The IMF predicts a 3% increase in Africa’s GDP in 2009, followed by a more robust pick-up in growth the year after.
Mobius says that the trend towards improved infrastructure and the growth in local consumer markets as people move up the economic ladder will continue, even if commodity prices stay depressed. The top African picks in his Frontier Market Fund include MTN (the largest mobile phone business in the Africa and Middle East region), British American Tobacco Kenya and East African Breweries.
Investec’s Horne is a big investor in Benue Cement Company (BCC) in Nigeria. The market has been open for a year, but BCC’s sales have not been affected by competition from imports, because of the devaluation of the naira, the high cost of road transport and limited rail links in Africa’s most populous country.
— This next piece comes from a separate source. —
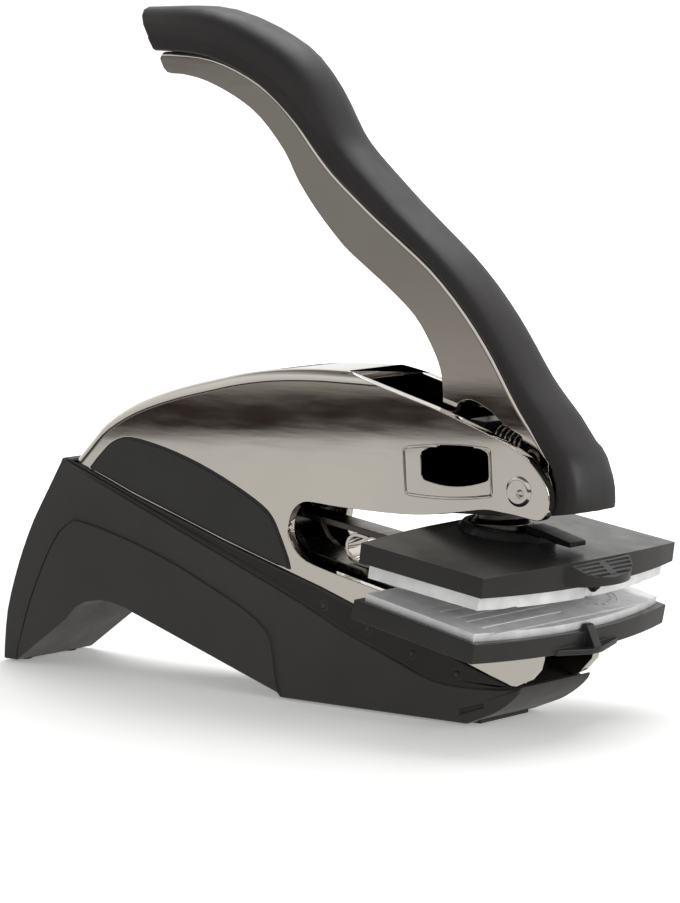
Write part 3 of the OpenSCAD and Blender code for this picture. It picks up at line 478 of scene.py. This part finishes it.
tree.links.new(rear_sky.outputs[0], room.inputs[2])
path = tree.nodes.new("ShaderNodeLightPath")
gloss = tree.nodes.new("ShaderNodeMixShader")
tree.links.new(path.outputs["Is Glossy Ray"], gloss.inputs["Fac"])
tree.links.new(plain.outputs[0], gloss.inputs[1])
tree.links.new(room.outputs[0], gloss.inputs[2])
first = tree.nodes.new("ShaderNodeMixShader")
tree.links.new(path.outputs["Is Camera Ray"], first.inputs["Fac"])
tree.links.new(gloss.outputs[0], first.inputs[1])
tree.links.new(seen.outputs[0], first.inputs[2])
tree.links.new(first.outputs[0], tree.nodes["World Output"].inputs["Surface"])

# ---- Lamps and camera ----
# A large soft lamp above and behind and a weaker one at the right. The camera stands where
# the photographer stood.
def lamp(name, place, aim, size, power):
    """A square soft lamp aimed at a point."""
    light = bpy.data.lights.new(name, "AREA")
    light.shape = "SQUARE"
    light.size = size
    light.energy = power
    thing = bpy.data.objects.new(name, light)
    bpy.context.scene.collection.objects.link(thing)
    thing.location = place
    thing.rotation_euler = (Vector(aim) - Vector(place)).to_track_quat("-Z", "Y").to_euler()


lamp("top_lamp", place=(-0.25, 0.55, 1.1), aim=(-0.03, 0, 0.03), size=0.9, power=11)
lamp("right_lamp", place=(1.1, 0.35, 0.5), aim=(-0.03, 0, 0.06), size=0.6, power=5)

turn, tilt, far = math.radians(38.70), math.radians(6.61), 0.757
photo_height, focal_pixels = 903, 4000
aimed_at = Vector((-0.03822, 0, 0.04673))
back = Vector((math.sin(turn) * math.cos(tilt), -math.cos(turn) * math.cos(tilt), math.sin(tilt)))
camera = bpy.data.cameras.new("camera")
camera.sensor_width = 36
camera.lens = camera.sensor_width * focal_pixels / photo_height
camera.clip_start, camera.clip_end = 0.05, 30
view = bpy.data.objects.new("camera", camera)
bpy.context.scene.collection.objects.link(view)
view.location = aimed_at + back * far
view.rotation_euler = back.to_track_quat("Z", "Y").to_euler()
bpy.context.scene.camera = view
bpy.context.scene.view_settings.view_transform = "Standard"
Horne believes that as continued industrialization and urbanization drive real estate development and much needed new infrastructure, demand for cement in Nigeria will increase even if the overall economy slows.

Structural drivers
But there are other structural drivers of Africa’s growth dynamic, key among them governance reform. Culverhouse says that improvements in governance will on balance endure, even through the bad times. “If it was froth in the good times, and governments revert to bad habits, then Africa will be in trouble. But if it keeps its nerve, with some help from rich donors the region will get through it.”
Will investors recover their confidence too? That depends partly on how exposure to Africa is managed, notes Mobius. One way, of course, is to invest through a broader based fund, such as the Templeton Frontier Market Fund (there are not yet any frontier market index funds).
But at the end of the day, frontier markets will only appeal to investors with a longer time horizon – and an appetite for risk. Such cannot be said for New Star’s investors, who rushed for the exit at the first sign of trouble.